Thanks for all that you do,
ryan
You are quite humorous, making a pun with the meaning of “wax.” I earlier mentioned that I presently use a light pomade on my hair, but your joke is noted–good one on me.
All the best,
E.L.
Egyptian Lover,
Did you use the same process you described to Sheila to give your hair its curly sheen?
P.S. Oh, Oh Sheila – OH! OH! OH! Oh Sheila…

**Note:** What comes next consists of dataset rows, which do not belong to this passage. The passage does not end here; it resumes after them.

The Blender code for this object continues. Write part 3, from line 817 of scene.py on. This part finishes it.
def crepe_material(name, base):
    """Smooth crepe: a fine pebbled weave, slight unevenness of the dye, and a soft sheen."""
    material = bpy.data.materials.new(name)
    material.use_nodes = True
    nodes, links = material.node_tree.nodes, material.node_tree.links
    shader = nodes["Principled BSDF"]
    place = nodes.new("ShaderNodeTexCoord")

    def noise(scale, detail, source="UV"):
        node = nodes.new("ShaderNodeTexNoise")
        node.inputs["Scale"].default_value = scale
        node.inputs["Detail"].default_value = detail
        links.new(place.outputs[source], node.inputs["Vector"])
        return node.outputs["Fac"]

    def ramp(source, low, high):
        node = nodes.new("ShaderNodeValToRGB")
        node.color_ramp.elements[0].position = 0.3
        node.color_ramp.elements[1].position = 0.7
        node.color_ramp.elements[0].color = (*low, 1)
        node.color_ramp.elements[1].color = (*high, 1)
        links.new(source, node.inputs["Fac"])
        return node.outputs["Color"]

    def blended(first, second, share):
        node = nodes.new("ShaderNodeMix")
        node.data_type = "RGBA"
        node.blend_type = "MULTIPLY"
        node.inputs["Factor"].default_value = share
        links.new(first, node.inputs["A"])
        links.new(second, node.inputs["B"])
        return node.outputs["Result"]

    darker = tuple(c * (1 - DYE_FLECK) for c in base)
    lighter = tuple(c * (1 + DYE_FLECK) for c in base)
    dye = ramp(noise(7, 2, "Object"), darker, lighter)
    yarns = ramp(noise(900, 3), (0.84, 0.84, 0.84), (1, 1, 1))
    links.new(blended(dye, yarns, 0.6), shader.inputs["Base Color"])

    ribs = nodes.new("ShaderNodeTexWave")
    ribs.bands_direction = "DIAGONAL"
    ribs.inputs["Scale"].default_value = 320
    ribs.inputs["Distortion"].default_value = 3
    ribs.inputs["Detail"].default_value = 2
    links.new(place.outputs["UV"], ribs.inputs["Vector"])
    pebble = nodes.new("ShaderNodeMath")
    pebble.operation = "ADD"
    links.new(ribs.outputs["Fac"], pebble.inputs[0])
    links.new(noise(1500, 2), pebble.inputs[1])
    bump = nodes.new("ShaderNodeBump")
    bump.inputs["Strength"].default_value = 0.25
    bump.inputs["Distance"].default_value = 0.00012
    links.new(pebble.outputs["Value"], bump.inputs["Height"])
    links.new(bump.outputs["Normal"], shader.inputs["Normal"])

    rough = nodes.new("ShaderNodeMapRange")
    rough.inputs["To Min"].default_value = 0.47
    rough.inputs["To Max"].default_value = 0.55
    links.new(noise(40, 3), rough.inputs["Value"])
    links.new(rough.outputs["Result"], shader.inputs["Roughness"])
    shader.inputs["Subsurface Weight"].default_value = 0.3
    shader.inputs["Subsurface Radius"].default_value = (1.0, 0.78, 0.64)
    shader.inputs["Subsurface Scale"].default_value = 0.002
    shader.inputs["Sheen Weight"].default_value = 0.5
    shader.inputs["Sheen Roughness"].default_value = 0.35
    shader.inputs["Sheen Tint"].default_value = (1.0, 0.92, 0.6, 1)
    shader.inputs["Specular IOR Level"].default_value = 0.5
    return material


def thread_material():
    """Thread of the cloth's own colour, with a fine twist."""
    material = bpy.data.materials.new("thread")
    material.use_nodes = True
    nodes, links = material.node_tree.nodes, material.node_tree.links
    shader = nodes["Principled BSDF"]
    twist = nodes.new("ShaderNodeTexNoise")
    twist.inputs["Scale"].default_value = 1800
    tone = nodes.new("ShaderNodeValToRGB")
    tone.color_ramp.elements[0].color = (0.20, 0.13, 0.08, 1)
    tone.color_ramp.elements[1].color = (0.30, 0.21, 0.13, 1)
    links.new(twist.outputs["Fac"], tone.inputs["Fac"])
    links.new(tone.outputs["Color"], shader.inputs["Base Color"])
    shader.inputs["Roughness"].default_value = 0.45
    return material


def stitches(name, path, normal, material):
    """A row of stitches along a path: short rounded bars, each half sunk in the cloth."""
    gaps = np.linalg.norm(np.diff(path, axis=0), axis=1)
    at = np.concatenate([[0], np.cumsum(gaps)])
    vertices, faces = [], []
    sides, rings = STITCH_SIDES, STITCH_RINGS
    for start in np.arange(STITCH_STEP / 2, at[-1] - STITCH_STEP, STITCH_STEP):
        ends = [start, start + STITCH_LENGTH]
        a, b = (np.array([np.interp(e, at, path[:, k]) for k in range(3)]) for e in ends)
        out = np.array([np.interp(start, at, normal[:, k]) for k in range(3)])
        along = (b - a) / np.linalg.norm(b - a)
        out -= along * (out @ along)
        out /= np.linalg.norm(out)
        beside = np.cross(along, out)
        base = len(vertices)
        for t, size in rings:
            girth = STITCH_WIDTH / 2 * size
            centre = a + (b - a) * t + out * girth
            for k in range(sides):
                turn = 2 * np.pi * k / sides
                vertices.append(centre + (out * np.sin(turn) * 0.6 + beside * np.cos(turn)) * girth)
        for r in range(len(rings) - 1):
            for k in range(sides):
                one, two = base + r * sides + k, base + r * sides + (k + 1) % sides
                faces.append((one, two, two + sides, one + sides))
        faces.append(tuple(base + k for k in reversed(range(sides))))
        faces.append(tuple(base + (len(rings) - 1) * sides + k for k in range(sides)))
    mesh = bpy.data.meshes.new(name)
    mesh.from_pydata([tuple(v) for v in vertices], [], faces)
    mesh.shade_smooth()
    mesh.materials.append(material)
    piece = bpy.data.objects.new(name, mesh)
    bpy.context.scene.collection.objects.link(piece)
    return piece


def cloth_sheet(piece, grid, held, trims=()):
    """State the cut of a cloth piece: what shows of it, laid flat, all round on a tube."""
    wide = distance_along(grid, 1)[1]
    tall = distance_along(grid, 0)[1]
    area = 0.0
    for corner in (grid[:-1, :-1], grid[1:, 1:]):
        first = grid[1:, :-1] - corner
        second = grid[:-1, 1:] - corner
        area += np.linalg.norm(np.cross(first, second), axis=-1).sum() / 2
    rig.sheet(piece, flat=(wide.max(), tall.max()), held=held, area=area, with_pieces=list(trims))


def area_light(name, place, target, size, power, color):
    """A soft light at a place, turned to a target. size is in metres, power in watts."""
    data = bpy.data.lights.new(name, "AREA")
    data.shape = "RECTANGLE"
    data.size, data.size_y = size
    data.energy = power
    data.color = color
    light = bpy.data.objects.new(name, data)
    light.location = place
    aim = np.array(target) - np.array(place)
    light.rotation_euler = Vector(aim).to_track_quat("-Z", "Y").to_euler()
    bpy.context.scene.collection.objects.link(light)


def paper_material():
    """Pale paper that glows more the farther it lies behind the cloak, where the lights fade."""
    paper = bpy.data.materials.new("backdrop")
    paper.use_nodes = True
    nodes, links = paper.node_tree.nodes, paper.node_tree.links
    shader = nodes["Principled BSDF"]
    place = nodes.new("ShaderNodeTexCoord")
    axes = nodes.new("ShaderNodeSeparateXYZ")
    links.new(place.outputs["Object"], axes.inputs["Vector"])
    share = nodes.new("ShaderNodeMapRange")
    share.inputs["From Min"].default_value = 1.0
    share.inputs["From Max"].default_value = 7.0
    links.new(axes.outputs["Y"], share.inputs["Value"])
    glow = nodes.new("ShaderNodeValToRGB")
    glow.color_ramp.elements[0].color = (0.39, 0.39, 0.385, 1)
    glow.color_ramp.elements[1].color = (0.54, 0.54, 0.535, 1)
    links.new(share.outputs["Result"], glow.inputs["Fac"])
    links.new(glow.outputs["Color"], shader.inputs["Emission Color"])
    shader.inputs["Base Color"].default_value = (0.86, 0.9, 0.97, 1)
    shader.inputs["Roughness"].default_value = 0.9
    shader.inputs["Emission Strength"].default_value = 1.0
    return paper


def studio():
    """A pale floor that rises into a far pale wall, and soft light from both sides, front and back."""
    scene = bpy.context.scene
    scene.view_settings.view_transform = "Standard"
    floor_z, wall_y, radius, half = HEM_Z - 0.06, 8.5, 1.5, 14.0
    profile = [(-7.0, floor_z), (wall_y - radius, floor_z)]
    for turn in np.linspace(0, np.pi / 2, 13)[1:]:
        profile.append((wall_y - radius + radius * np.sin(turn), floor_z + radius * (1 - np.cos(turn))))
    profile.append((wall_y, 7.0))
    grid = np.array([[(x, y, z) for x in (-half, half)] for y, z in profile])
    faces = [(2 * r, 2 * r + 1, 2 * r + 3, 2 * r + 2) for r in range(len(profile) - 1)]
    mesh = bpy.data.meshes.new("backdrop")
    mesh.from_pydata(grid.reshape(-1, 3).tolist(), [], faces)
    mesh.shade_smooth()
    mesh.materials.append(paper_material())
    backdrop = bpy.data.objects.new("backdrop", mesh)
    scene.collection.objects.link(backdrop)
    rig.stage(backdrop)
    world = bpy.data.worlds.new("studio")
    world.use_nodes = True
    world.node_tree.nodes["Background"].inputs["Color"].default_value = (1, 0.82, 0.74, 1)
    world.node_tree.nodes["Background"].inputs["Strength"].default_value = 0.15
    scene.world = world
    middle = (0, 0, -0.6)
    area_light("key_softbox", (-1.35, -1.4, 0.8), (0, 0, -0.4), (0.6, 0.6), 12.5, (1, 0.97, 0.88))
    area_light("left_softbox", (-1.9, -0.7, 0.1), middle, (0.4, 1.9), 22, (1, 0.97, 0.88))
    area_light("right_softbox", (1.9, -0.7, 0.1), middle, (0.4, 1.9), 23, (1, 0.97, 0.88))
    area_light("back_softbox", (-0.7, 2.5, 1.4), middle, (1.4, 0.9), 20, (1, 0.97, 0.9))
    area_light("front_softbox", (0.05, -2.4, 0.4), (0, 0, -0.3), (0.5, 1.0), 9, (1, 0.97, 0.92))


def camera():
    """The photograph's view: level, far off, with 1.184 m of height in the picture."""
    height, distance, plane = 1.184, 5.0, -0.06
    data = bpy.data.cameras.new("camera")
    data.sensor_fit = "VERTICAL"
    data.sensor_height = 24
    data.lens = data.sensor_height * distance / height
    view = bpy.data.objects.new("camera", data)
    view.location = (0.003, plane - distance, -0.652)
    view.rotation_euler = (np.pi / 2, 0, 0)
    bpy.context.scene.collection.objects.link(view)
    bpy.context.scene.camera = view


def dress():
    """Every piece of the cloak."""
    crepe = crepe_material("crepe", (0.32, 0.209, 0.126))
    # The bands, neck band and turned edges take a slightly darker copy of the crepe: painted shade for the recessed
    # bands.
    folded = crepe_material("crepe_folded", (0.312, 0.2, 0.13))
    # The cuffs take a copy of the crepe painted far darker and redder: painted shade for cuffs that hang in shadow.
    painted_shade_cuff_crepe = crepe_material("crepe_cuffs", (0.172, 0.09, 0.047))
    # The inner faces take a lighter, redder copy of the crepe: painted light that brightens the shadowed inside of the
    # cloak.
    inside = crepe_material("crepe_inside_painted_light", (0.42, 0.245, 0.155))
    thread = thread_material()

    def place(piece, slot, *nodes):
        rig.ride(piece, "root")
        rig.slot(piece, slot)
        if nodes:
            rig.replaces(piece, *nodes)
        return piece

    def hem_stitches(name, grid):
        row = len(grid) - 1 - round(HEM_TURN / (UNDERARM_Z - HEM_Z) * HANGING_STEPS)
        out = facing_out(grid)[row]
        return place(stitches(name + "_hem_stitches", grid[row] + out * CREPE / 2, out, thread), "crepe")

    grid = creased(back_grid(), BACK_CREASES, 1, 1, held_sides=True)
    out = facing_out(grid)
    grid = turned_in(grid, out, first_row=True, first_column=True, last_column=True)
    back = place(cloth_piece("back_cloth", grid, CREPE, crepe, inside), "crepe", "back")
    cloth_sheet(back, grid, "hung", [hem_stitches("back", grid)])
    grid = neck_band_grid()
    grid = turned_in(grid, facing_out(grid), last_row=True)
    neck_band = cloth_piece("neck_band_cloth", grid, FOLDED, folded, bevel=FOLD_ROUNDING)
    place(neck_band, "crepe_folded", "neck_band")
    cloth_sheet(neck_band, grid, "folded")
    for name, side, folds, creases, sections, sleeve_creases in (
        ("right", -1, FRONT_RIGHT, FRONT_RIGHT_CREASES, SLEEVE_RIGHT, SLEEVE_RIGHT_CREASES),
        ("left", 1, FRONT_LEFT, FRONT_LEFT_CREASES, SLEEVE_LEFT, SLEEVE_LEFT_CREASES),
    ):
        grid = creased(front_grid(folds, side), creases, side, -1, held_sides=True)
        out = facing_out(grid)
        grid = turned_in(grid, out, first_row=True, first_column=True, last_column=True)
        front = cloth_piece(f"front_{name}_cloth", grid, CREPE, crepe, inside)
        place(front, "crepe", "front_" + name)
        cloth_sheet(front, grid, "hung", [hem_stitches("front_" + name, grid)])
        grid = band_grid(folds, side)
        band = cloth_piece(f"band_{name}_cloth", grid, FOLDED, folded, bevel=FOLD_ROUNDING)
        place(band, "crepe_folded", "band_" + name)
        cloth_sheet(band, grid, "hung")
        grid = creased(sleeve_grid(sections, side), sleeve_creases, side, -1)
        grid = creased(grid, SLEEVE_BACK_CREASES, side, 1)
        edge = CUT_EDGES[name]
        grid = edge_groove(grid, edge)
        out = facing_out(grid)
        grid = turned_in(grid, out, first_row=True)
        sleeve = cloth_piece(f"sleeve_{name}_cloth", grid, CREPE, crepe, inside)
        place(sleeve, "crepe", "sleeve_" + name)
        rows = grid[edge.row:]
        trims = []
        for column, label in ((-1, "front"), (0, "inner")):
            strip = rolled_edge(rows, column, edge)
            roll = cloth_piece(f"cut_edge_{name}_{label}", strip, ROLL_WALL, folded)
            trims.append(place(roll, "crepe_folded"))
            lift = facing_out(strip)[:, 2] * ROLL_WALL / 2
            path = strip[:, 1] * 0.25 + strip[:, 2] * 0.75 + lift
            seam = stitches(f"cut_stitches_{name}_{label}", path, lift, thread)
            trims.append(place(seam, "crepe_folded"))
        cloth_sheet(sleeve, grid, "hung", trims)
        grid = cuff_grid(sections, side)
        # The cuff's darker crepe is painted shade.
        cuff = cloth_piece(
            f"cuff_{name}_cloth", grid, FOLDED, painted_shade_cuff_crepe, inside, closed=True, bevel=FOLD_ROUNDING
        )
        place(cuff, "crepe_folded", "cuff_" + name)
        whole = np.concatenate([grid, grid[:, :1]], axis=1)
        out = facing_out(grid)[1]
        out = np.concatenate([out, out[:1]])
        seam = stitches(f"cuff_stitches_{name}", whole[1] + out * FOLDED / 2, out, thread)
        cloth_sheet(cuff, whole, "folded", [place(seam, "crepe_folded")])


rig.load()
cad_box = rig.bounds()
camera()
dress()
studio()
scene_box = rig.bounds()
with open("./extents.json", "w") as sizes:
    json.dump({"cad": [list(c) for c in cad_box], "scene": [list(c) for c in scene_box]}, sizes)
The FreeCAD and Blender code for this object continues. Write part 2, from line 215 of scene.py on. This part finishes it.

While you did not specify what type of carpet you are speaking about (shag, Berber, etc.), this technique works with most kinds of carpet:
Heat an iron to the medium-to-high heat setting. Place a brown paper bag over the wax stain. Run the iron over it slowly, with little pressure. Basically, you want to heat the wax back to a liquid state, then you can soak it up with the paper bag. You must be careful not to work it deeper into the fibers, so use a light touch. Hope that works out for you.
Take care,
E.L.
Dear Egyptian Lover:
What is the best way to remove candle wax from carpet?
Thanks!
Yes, I admit I did use a large amount of activator in the past! Today, however, I use a light wax pomade (I forget what it’s called) through towel dry hair and let it air dry, as my hair is naturally curly. This gives my hair a nice shine while leaving it non-greasy.
Regards,
E.L.
Damn! Check out that Jeri Curl! Homeboy must have used at least two bottles of activator for that look!
Best,
-E.L.
Egyptian Lover?! I thought he was dead! I hope he’ll do a song with the surviving members of the L.A. Dream Team and the World Class Wreckin’ Crew. Time to go dry clean my satin jumpsuit and polish my fat gold chains!